After a quick stocktake of local latrines before efficient set-down and clipped hugs at the wakening terminal, everyone agreed the library's pristine privies deserved their No. 1 status and it was interesting the three females of the ute were far more versed in the subject than its two ignorant males, my wife also revealing the premier water closet had been included recently in a roll-out of vending machines which dispensed free feminine hygiene products.
Pardon? Recently?
Given males don't use tampons and can blunder through much of the day without strictly needing (or really wanting) an enclosed space in which to relieve themselves, it wasn't really surprising my son and I weren't as clued in as the girls when it came to our community's scattered collection of cubicles, but I was shocked to learn sanitary items, given their necessity, haven't been wholly taxpayer-funded and available everywhere ever since tithes were prised from the calloused hands of that first, downtrodden subclass (other than women, that is).
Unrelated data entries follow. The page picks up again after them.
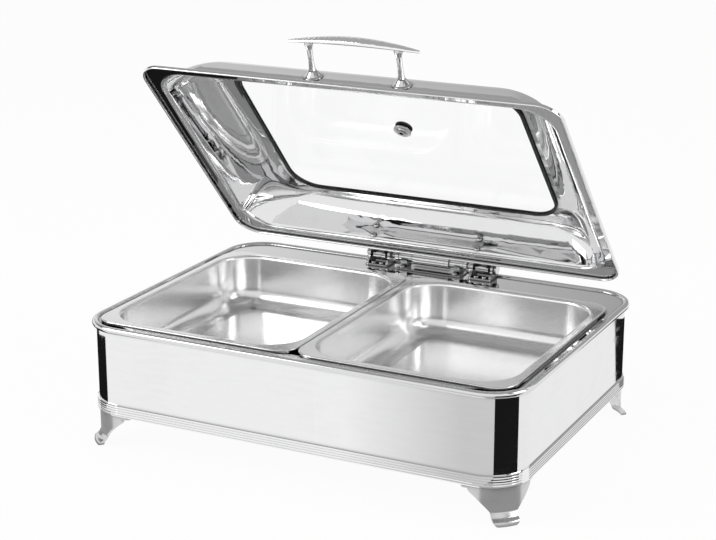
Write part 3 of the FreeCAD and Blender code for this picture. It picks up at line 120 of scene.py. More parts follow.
class DishStudio(bpy.types.PropertyGroup):
    """Camera and floor of the studio."""

    camera_place: FloatVectorProperty(
        name="Camera place",
        description="Where the camera stands",
        subtype="TRANSLATION",
        unit="LENGTH",
        default=(0.9323, -1.8738, 0.8418),
    )
    camera_turn: FloatProperty(
        name="Camera turn",
        description="Angle of the camera round the dish, from straight in front",
        subtype="ANGLE",
        default=math.radians(26.635),
    )
    camera_drop: FloatProperty(
        name="Camera drop",
        description="Angle that the camera looks down by",
        subtype="ANGLE",
        default=math.radians(17.025),
    )
    camera_roll: FloatProperty(
        name="Camera roll",
        description="Tilt of the camera about its own line of sight",
        subtype="ANGLE",
        default=math.radians(-0.03),
    )
    lens: FloatProperty(
        name="Lens",
        description="Focal length on a sensor 36 mm wide",
        unit="CAMERA",
        default=92.23,
    )
    floor_size: FloatProperty(
        name="Floor",
        description="Width of the floor",
        unit="LENGTH",
        default=30.0,
    )
    floor_colour: FloatVectorProperty(
        name="Floor colour",
        description="Colour of the floor in the light of the lamps",
        subtype="COLOR",
        min=0.0,
        max=1.0,
        default=(0.92, 0.92, 0.92),
    )


# Node helpers


def add(tree, kind, inputs=None, **options):
    """Add one node, set its options, and link or set its sockets."""
    made = tree.nodes.new(kind)
    for name, value in options.items():
        setattr(made, name, value)
    for name, value in (inputs or {}).items():
        if isinstance(value, bpy.types.NodeSocket):
            tree.links.new(value, made.inputs[name])
        else:
            made.inputs[name].default_value = value
    return made


def maths(tree, operation, a, b=0.0):
    return add(tree, "ShaderNodeMath", {0: a, 1: b}, operation=operation).outputs[0]


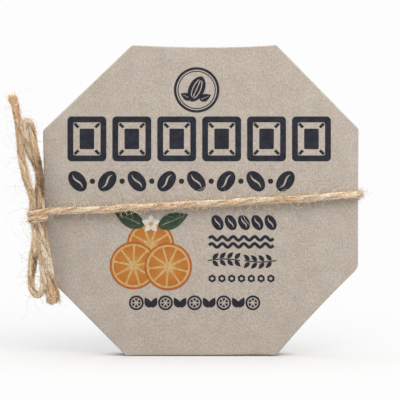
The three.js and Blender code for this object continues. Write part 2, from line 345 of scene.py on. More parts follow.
def ply_cores(twine):
    """A body in each ply, dark as painted shade, which closes the gaps between its strands"""
    turn = np.linspace(0, TURN, 12, endpoint=False)[None, :]
    reach = twine.length - twine.slant - twine.rounded - 2 * twine.uneven
    s = np.linspace(0, reach, round(twine.length / STRAND_STEP) + 1)[:, None] * np.ones((1, turn.size))
    rings = [ply_points(twine, s, ply, turn, CORE_SHARE)[0] for ply in range(PLIES)]
    return closed_tubes(np.stack(rings), CORE_PAINTED_SHADE_TINT)


def fibres(twine, rng, s, angle, out_share, radii, *tints):
    """Thin fibres at the lengths s, at angles round the twine and at a share of its radius"""
    place, _, out = twine.at(s, angle)
    points = place + (twine.radius(s) * out_share)[..., None] * out
    return tube_bundle(points, out, radii, 3, strand_tints(twine, rng, s, points, *tints))


def brush(twine, rng, count, reach, beyond, splay):
    """Loose fibres over the whole width of the twine's last part, like the hairs of a brush. splay is how far
    they spread beyond its width at their tips."""
    angle = np.sort(rng.uniform(0, TURN, (count, 1)), axis=0)
    depth = rng.uniform(0, 1, (count, 1)) ** 0.4
    towards_right = depth * twine.at(np.full((count, 1), twine.length), angle)[2][..., 0]
    last = twine.length - twine.cut_off(towards_right) + rng.normal(0, beyond, (count, 1))
    share = np.linspace(0, 1, BRISTLE_POINTS)
    s = last - reach * rng.uniform(0.7, 1.2, (count, 1)) * (1 - share)
    angle = angle + 0.22 * wobble(rng, s, 0.006, count)
    spread = splay * share**2 * rng.uniform(0, 1, (count, 1)) ** 3
    out_share = depth * (0.72 + 0.28 * share + spread)
    radii = BRISTLE_RADIUS * rng.uniform(0.6, 1.4, (count, 1)) * np.linspace(1, 0.6, BRISTLE_POINTS)
    return fibres(twine, rng, s, angle, out_share, radii, 0.48, 0.4, FIBRES_IN_LOCK)


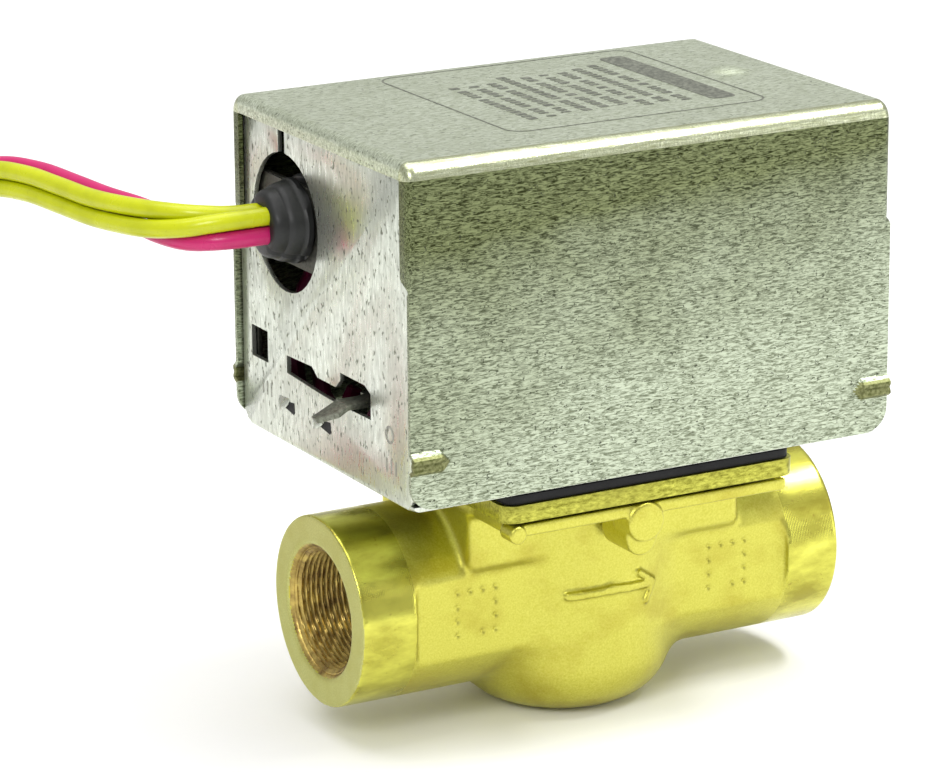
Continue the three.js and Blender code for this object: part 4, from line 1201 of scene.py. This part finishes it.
def strain_relief():
    """A black moulded bushing in two clamped halves, tapering to where the leads leave."""
    tip = RELIEF_TIP_X
    profile = [
        (0.01, -36.9), (6.9, -36.9), (7.2, -37.3), (7.2, -40.2), (6.9, -40.5), (5.5, -40.5),
        (5.5, -41.6), (6.6, -41.65), (6.9, -41.9), (6.85, -42.7), (6.6, -43.0), (6.5, -43.4),
        (6.3, -44.6), (6.0, -45.4), (5.75, -45.6), (5.6, -46.2), (5.4, -47.0), (5.0, tip + 0.25),
        (4.5, tip), (3.2, tip), (2.9, tip + 0.8), (0.01, tip + 0.8),
    ]

    def squared(radius, height, angle):
        """Two flats and the split between the halves, on the part outside the bracket."""
        if radius < 3.5 or height > -41.7:
            return radius
        flattened = 1 - 0.06 * abs(math.sin(2 * angle)) ** 3
        split = min(abs(angle - math.pi * 0.30), abs(angle - math.pi * 1.30))
        return radius * flattened - 0.7 * smoothstep(1 - split / 0.09)

    sides = 96
    points = []
    for radius, height in profile:
        for k in range(sides):
            angle = 2 * math.pi * k / sides
            r = squared(radius, height, angle)
            points.append((height, r * math.cos(angle) + RELIEF_Y, r * math.sin(angle) + RELIEF_Z))
    made = capped_rows("strain_relief_bushing", points, len(profile), sides, MATERIAL["black"], 35)
    add_piece(made, "valve", "black_plastic", "strain_relief")


def spline(rows, steps):
    """A smooth curve through rows of numbers, with steps points between each pair."""
    known = np.array(rows, float)
    padded = np.vstack([2 * known[0] - known[1], known, 2 * known[-1] - known[-2]])
    out = []
    for i in range(1, len(padded) - 2):
        a, b, c, d = padded[i - 1 : i + 3]
        for k in range(steps):
            t = k / steps
            out.append(0.5 * (2 * b + (c - a) * t + (2 * a - 5 * b + 4 * c - d) * t * t
                              + (3 * b - a - 3 * c + d) * t**3))
    out.append(padded[-2])
    return np.array(out)


def bundle_paths():
    """The four leads where they twist round each other, before the coil."""
    line = spline(LEAD_ROUTE, 4)
    centre, twist = line[:, :3], line[:, 3]
    along = np.gradient(centre, axis=0)
    along /= np.linalg.norm(along, axis=1)[:, None]
    up = np.array((0.0, 0.0, 1.0))
    normal = up - along * (along @ up)[:, None]
    normal /= np.linalg.norm(normal, axis=1)[:, None]
    side = np.cross(along, normal)
    paths = []
    for k in range(4):
        angle = np.radians(FIRST_LEAD_ANGLE + 90 * k + twist)[:, None]
        paths.append(centre + BUNDLE_R * (np.cos(angle) * normal + np.sin(angle) * side))
    return paths


def path_length(path):
    """The length of a line through points, in millimetres."""
    return float(np.linalg.norm(np.diff(path, axis=0), axis=1).sum())


def coil_path(start, radius, turns):
    """Winds down from where the bundle arrives to the floor, and settles into its ring."""
    offset = start[:2] - np.array(COIL_CENTRE)
    first = math.atan2(offset[1], offset[0])
    reach = math.hypot(*offset)
    floor = LEAD_DIAMETER / 2
    count = max(int(turns * 26), 12)
    path = []
    for k in range(1, count + 1):
        angle = 2 * math.pi * turns * k / count
        settled = smoothstep(angle / COIL_SETTLE)
        r = reach + (radius - reach) * settled
        resting = floor + COIL_STEP * (turns - turns * k / count)
        top = floor + COIL_STEP * turns
        z = resting + (start[2] - top) * (1 - settled)
        path.append((COIL_CENTRE[0] + r * math.cos(first + angle),
                     COIL_CENTRE[1] + r * math.sin(first + angle), max(z, floor)))
    return np.array(path)


def lead_path(index):
    """One lead's whole line, with enough turns in the coil for its real length."""
    straight = bundle_paths()[index]
    low, high = 0.5, 6.0
    for _ in range(30):
        turns = (low + high) / 2
        whole = np.vstack([straight, coil_path(straight[-1], COIL_RADII[index], turns)])
        if path_length(whole) > LEAD_LENGTH:
            high = turns
        else:
            low = turns
    return whole


def copper_end(name, path):
    """The stripped end of a lead: seven strands twisted together."""
    end = path[-1]
    along = path[-1] - path[-2]
    along /= np.linalg.norm(along)
    side = np.cross(along, (0, 0, 1))
    side /= np.linalg.norm(side)
    up = np.cross(side, along)
    parts = []
    for k in range(7):
        line = []
        for i in range(15):
            s = -0.8 + 8.8 * i / 14
            angle = 2 * math.pi * k / 6 + 0.32 * s
            r = 0.0 if k == 6 else 0.42
            line.append(end + along * s + r * (math.cos(angle) * side + math.sin(angle) * up)
                        + up * (-0.55 * smoothstep(s / 8)))
        parts.append(tube("strand", line, 0.2, MATERIAL["copper"], 8))
    return joined(name, parts)


def lead(index):
    """One lead as a cord of its real length, with its stripped end."""
    name = LEAD_NAMES[index]
    path = lead_path(index)
    colour = "yellow" if index < 2 else "red"
    data = bpy.data.curves.new(name + "_cord", "CURVE")
    data.dimensions = "3D"
    data.bevel_depth = LEAD_DIAMETER / 2 * MM
    data.bevel_resolution = 6
    data.use_fill_caps = True
    data.resolution_u = 4
    run = data.splines.new("POLY")
    dense = spline(path, 3)
    run.points.add(len(dense) - 1)
    for point, place in zip(run.points, dense):
        point.co = (*(place * MM), 1)
    run.use_smooth = True
    data.materials.append(MATERIAL[colour])
    made = placed(name + "_cord", data)
    nodes = (name, "lead_coil") if index == 0 else (name,)
    add_piece(made, "valve", colour + "_insulation", *nodes)
    end = copper_end(name + "_strands", path)
    add_piece(end, "valve", "copper")
    return path


def lead_tie(paths):
    """A black strap round the coil, drawn close over the leads."""
    direction = np.array((math.cos(TIE_ANGLE), math.sin(TIE_ANGLE)))
    inner, outer = COIL_RADII[2] - 1.8, COIL_RADII[0] + 1.8
    tops = {}
    for index, path in enumerate(paths):
        flat = path[:, :2] - np.array(COIL_CENTRE)
        r = np.linalg.norm(flat, axis=1)
        near = (flat @ direction) / r > math.cos(0.25)
        tops[index] = float(path[near][:, 2].max()) + 1.8
    outline = [(inner, 0.35), (outer, 0.35), (outer, tops[0] - 0.7), (outer - 0.9, tops[0]),
               (COIL_RADII[1] + 0.4, tops[1]), (COIL_RADII[3] + 0.4, tops[3]),
               (inner + 0.9, tops[2]), (inner, tops[2] - 0.7)]
    line = []
    for k, (r, z) in enumerate(outline):
        nr, nz = outline[(k + 1) % len(outline)]
        for t in (0.0, 0.33, 0.67):
            line.append((r + (nr - r) * t, z + (nz - z) * t))
    middle = np.mean(line, axis=0)
    points = []
    across = np.array((-direction[1], direction[0]))
    section = ((-1.6, 0.0), (1.6, 0.0), (1.6, 0.55), (-1.6, 0.55))
    for r, z in line:
        away = np.array((r, z)) - middle
        away /= np.linalg.norm(away)
        for s, out in section:
            radius = r + away[0] * out
            flat = direction * radius + across * s + np.array(COIL_CENTRE)
            points.append((flat[0], flat[1], max(z + away[1] * out, 0.02)))
    faces = grid_faces(len(line), 4, closed_rows=True, closed_columns=True)
    made = make_object("lead_tie_strap", points, faces, [MATERIAL["black"]], 50)
    fix_normals(made)
    bevel(made, 0.12, 50)
    add_piece(made, "valve", "black_plastic", "lead_tie")


# --- studio ---


def area_light(name, place, target, size, power):
    data = bpy.data.lights.new(name, "AREA")
    data.shape = "RECTANGLE"
    data.size, data.size_y = size
    data.energy = power
    lamp = placed(name, data)
    lamp.location = place
    aim = Vector(target) - Vector(place)
    lamp.rotation_euler = aim.to_track_quat("-Z", "Y").to_euler()


def studio():
    """A pale floor under soft light from above, with a key from the front left."""
    half = 4000
    points = [(-half, -half, -0.05), (half, -half, -0.05), (half, half, -0.05), (-half, half, -0.05)]
    floor = make_object("floor", points, [(0, 1, 2, 3)], [MATERIAL["floor"]])
    world = bpy.data.worlds.new("studio")
    bpy.context.scene.world = world
    world.use_nodes = True
    world.node_tree.nodes["Background"].inputs["Color"].default_value = (1, 1, 1, 1)
    world.node_tree.nodes["Background"].inputs["Strength"].default_value = 0.6
    area_light("overhead", (0.0, 0.1, 1.1), (0, 0, 0.05), (1.2, 0.9), 8)
    area_light("key", (-0.7, -0.6, 0.7), (0, 0, 0.05), (0.4, 0.4), 4)
    area_light("fill", (0.9, -0.8, 0.35), (0, 0, 0.05), (0.5, 0.7), 2)
    area_light("edge", (0.45, -0.26, 0.85), (0, 0, 0.08), (0.5, 0.12), 5)
    bpy.context.scene.view_settings.view_transform = "Standard"


# --- build ---

camera()
studio()
lead_paths = [lead(index) for index in range(4)]
lead_tie(lead_paths)
strain_relief()
brass_body()
thread_sleeve("inlet_thread", -1)
thread_sleeve("outlet_thread", 1)
cover_shell()
label_print()
base_frame()
carried_nodes()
In NSW - which is following suit from other jurisdictions - a trial is also underway right now to make such products available in state schools. Again, what's with the centuries-long lag? And how can it be we live in a first-world country where 'period poverty' is a familiar example of alliteration?
If males menstruated, vending machines, as if t-shirt bazookas at ball games, would be pumping out free tampons with brand names like Blizzard! and Stallion! from every street corner from Broome to Bronte. And if menarche signalled the arrival of manhood, proud fathers would be slinging their sons their first camo comfort pad while out camping with all the other ovulating dads and lads, drunk and howling under the masculine moon.
Instead, as we settle in to the enlightened 21st century, we're apparently only just now feeling sufficiently socially sophisticated to stick an unlocked cabinet full of absorbent cotton and rayon in the toot and, even then, we have to dilute the assault on established sensibilities with almost apologetic, guerrilla-esque campaign launches of a device festooned with patronising (albeit well-intentioned) pink livery assuring its target demographic the whole enterprise is an exercise in 'dignity'.
In reality, there's no dignity in one half of the population being made to wait so long for its biological imperatives to be acknowledged in such a reductive way and if the pandemic (we are a planet awash in free hand-sanitiser and vaccines developed at the speed of light) has taught us anything, as a species, we're nothing if not supple to the demands of protean priorities.
As the culture wars morph into the gender wars, it's either a case of extremely good, or extremely bad, timing these tampon machines are beginning to pop up now, because there really couldn't be a more obvious symbol of how ridiculous life under the patriarchy must be.
Along these lines, I wonder whether any woman who stumbles upon a droid in the dunny which makes a gratuity out of a necessity views it as something to be thankful for? Or, does she roll her eyes and shake her head, dumbfounded such a resource took so long to be installed in the first place?
Maybe, while retouching her lippy, she even ponders where mankind would be if evolution hadn't just taken a slightly different route out of that primordial soup?
If only she could turn back the clock.
- B. R. Doherty is a regular columnist.